Die Landwirtschaft ist außerdem der größte Wasserverbraucher weltweit – sie verbraucht rund 70 Prozent des gesamten Wassers. Besonders wasserintensiv sind Tierprodukte. Ein Kilo Rindfleisch verbraucht allein über 15 Tausend Liter Wasser. Der Großteil davon fließt stark verunreinigt wieder zurück in den Wasserkreislauf und belastet das gesamte Ökosystem.
Konventionelle Landwirtschaft: Vorteile und Chancen
Die konventionelle Landwirtschaft stellt sicher, dass wir in Europa ausreichend Nahrungsmittel zu einem angemessenen Preis bekommen. Wir können uns auf einen stabilen Lebensmittelmarkt verlassen. Global gesehen ist das ein großes Privileg. Wir müssen nicht um jeden Preis mehr und effizienter produzieren. Stattdessen können wir neue Ziele setzen und die Umwelt berücksichtigen. Auch konventionelle Landwirte können mit der Natur wirtschaften – wenn sie nicht zu kurzfristiger Effizienz gezwungen sind. Zum Beispiel, indem sie die Fruchtfolge einhalten, weniger düngen und gesunden Boden erhalten.

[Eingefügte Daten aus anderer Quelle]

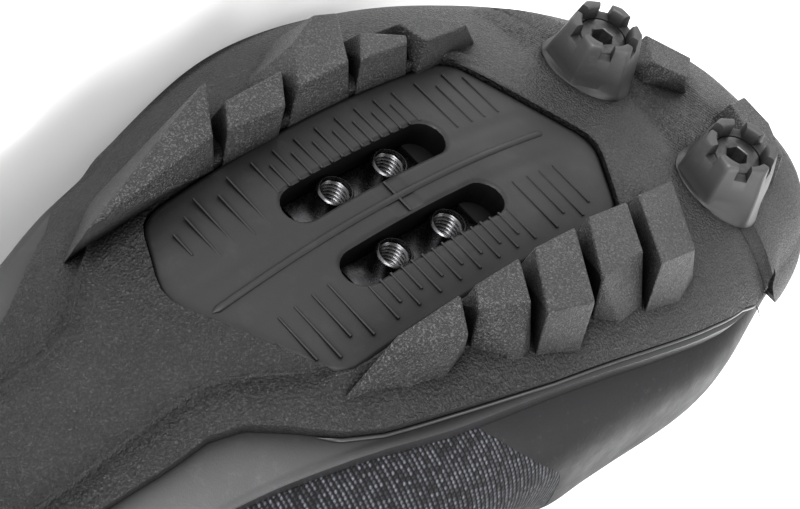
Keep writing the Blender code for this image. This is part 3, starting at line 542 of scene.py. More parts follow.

Dafür brauchen Landwirte Subventionen, die eine umweltfreundliche Wirtschaft belohnen. Als Konsument kannst du außerdem selbst bestimmen, welche Produkte du kaufst – und von welchem Landwirt.
Einige konventionelle Betriebe wirtschaften bereits im Einklang mit der Natur. Es lohnt sich, einen Blick auf Landwirte in deiner Region zu werfen: Wie wirtschaften sie und wo vertreiben sie ihre Produkte? Auf dem regionalen Wochenmarkt findest du oft Landwirte, die vielleicht nicht alle ökologisch, aber trotzdem umweltfreundlicher produzieren als industrielle Großbetriebe. Mehr Tipps bekommst du hier: Regional einkaufen: so geht’s!.
Besonders klimafreundlich sind pflanzliche Produkte. Sie verbrauchen weniger Ressourcen als Fleisch und Tierprodukte, die zudem eine Menge klimaschädlicher Gase produzieren.